_PROBLEM DETAILS_
Give back all the data exactly, line by line.

***

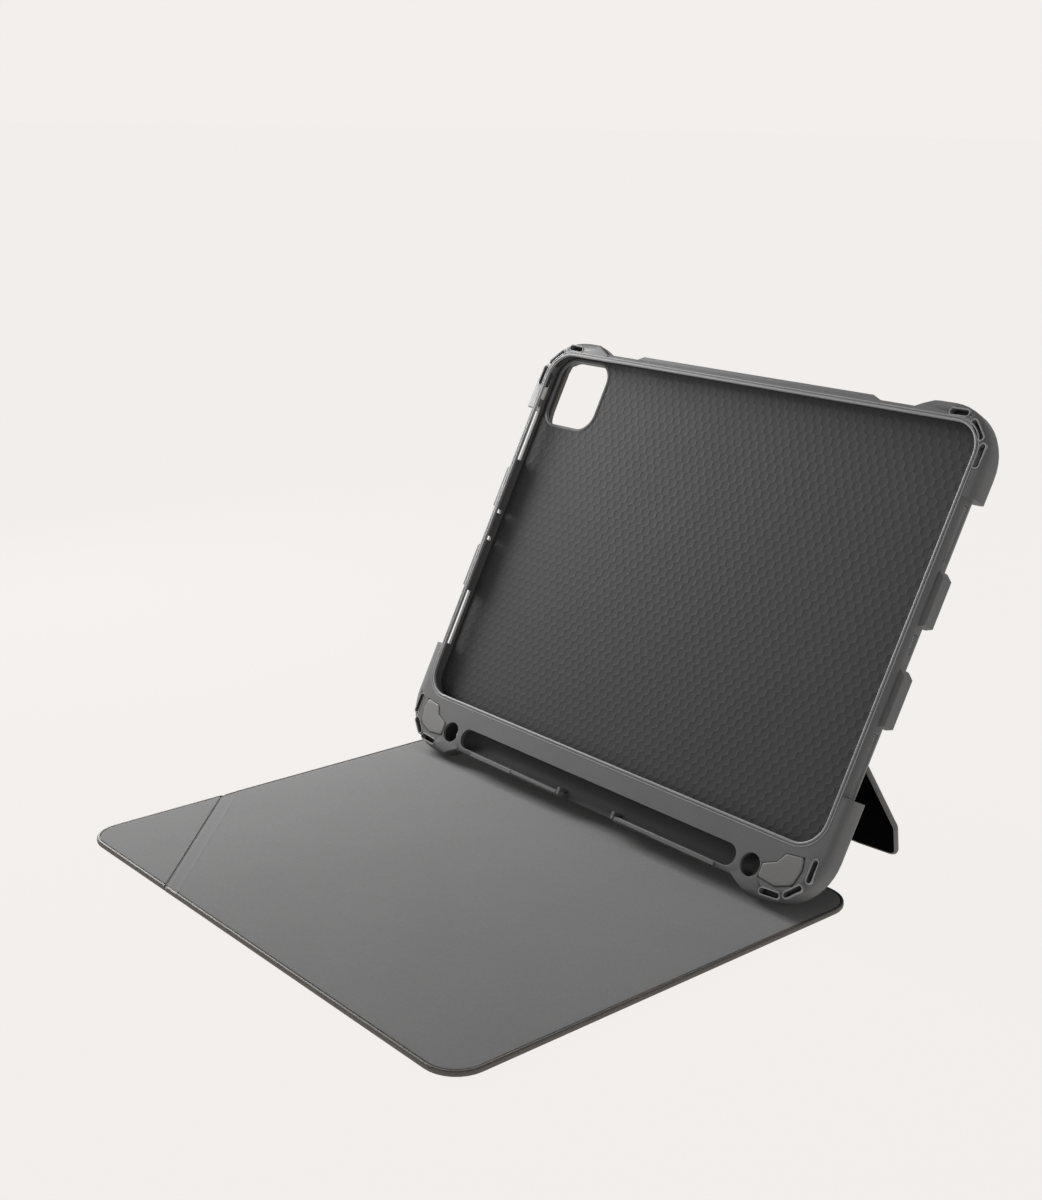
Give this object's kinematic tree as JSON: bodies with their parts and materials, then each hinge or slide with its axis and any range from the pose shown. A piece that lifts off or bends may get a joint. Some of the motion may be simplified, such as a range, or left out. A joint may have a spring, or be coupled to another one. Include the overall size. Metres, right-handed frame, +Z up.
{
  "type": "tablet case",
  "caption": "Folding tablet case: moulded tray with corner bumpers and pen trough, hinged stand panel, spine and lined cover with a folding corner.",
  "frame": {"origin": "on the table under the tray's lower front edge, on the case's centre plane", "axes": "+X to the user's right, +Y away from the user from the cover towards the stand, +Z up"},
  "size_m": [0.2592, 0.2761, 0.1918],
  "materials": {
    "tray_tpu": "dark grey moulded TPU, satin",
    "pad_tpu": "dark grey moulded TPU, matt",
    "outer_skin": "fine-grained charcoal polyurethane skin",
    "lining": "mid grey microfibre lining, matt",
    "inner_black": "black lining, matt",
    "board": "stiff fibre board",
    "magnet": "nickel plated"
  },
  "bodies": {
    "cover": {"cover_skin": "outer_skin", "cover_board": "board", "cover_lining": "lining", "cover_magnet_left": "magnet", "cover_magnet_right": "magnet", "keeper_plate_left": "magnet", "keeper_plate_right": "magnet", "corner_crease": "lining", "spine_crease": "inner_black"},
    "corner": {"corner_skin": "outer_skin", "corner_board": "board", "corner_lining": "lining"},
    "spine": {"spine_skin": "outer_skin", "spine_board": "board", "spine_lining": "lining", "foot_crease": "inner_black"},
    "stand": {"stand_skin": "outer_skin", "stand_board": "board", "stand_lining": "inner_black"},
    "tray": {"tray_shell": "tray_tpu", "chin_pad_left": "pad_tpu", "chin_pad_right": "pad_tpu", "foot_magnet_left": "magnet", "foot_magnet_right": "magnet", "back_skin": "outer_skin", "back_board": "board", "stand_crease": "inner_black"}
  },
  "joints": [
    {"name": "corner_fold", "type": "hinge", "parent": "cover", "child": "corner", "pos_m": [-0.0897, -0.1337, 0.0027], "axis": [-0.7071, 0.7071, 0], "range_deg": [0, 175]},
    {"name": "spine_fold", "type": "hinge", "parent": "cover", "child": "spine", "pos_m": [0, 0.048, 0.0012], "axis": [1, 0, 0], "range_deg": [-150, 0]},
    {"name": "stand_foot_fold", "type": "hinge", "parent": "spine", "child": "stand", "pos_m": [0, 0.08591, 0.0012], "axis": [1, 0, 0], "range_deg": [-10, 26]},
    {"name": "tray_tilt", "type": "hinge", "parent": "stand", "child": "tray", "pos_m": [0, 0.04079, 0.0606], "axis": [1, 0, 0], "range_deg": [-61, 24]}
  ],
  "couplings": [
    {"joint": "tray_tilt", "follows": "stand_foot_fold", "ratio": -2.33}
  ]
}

***

_SOLUTION TO THIS PROBLEM_
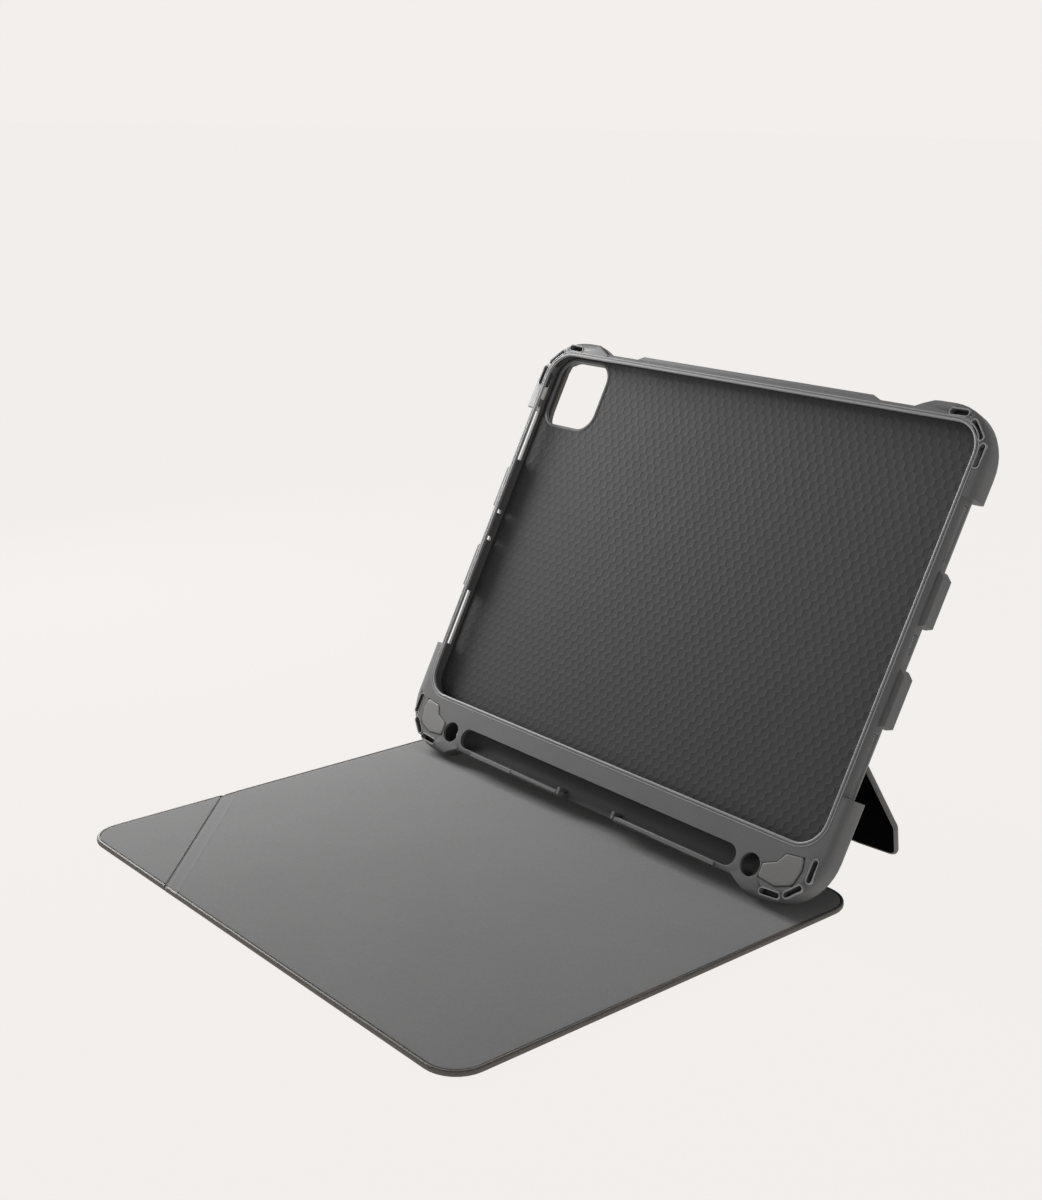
Give this object's kinematic tree as JSON: bodies with their parts and materials, then each hinge or slide with its axis and any range from the pose shown. A piece that lifts off or bends may get a joint. Some of the motion may be simplified, such as a range, or left out. A joint may have a spring, or be coupled to another one. Include the overall size. Metres, right-handed frame, +Z up.
{
  "type": "tablet case",
  "caption": "Folding tablet case: moulded tray with corner bumpers and pen trough, hinged stand panel, spine and lined cover with a folding corner.",
  "frame": {"origin": "on the table under the tray's lower front edge, on the case's centre plane", "axes": "+X to the user's right, +Y away from the user from the cover towards the stand, +Z up"},
  "size_m": [0.2592, 0.2761, 0.1918],
  "materials": {
    "tray_tpu": "dark grey moulded TPU, satin",
    "pad_tpu": "dark grey moulded TPU, matt",
    "outer_skin": "fine-grained charcoal polyurethane skin",
    "lining": "mid grey microfibre lining, matt",
    "inner_black": "black lining, matt",
    "board": "stiff fibre board",
    "magnet": "nickel plated"
  },
  "bodies": {
    "cover": {"cover_skin": "outer_skin", "cover_board": "board", "cover_lining": "lining", "cover_magnet_left": "magnet", "cover_magnet_right": "magnet", "keeper_plate_left": "magnet", "keeper_plate_right": "magnet", "corner_crease": "lining", "spine_crease": "inner_black"},
    "corner": {"corner_skin": "outer_skin", "corner_board": "board", "corner_lining": "lining"},
    "spine": {"spine_skin": "outer_skin", "spine_board": "board", "spine_lining": "lining", "foot_crease": "inner_black"},
    "stand": {"stand_skin": "outer_skin", "stand_board": "board", "stand_lining": "inner_black"},
    "tray": {"tray_shell": "tray_tpu", "chin_pad_left": "pad_tpu", "chin_pad_right": "pad_tpu", "foot_magnet_left": "magnet", "foot_magnet_right": "magnet", "back_skin": "outer_skin", "back_board": "board", "stand_crease": "inner_black"}
  },
  "joints": [
    {"name": "corner_fold", "type": "hinge", "parent": "cover", "child": "corner", "pos_m": [-0.0897, -0.1337, 0.0027], "axis": [-0.7071, 0.7071, 0], "range_deg": [0, 175]},
    {"name": "spine_fold", "type": "hinge", "parent": "cover", "child": "spine", "pos_m": [0, 0.048, 0.0012], "axis": [1, 0, 0], "range_deg": [-150, 0]},
    {"name": "stand_foot_fold", "type": "hinge", "parent": "spine", "child": "stand", "pos_m": [0, 0.08591, 0.0012], "axis": [1, 0, 0], "range_deg": [-10, 26]},
    {"name": "tray_tilt", "type": "hinge", "parent": "stand", "child": "tray", "pos_m": [0, 0.04079, 0.0606], "axis": [1, 0, 0], "range_deg": [-61, 24]}
  ],
  "couplings": [
    {"joint": "tray_tilt", "follows": "stand_foot_fold", "ratio": -2.33}
  ]
}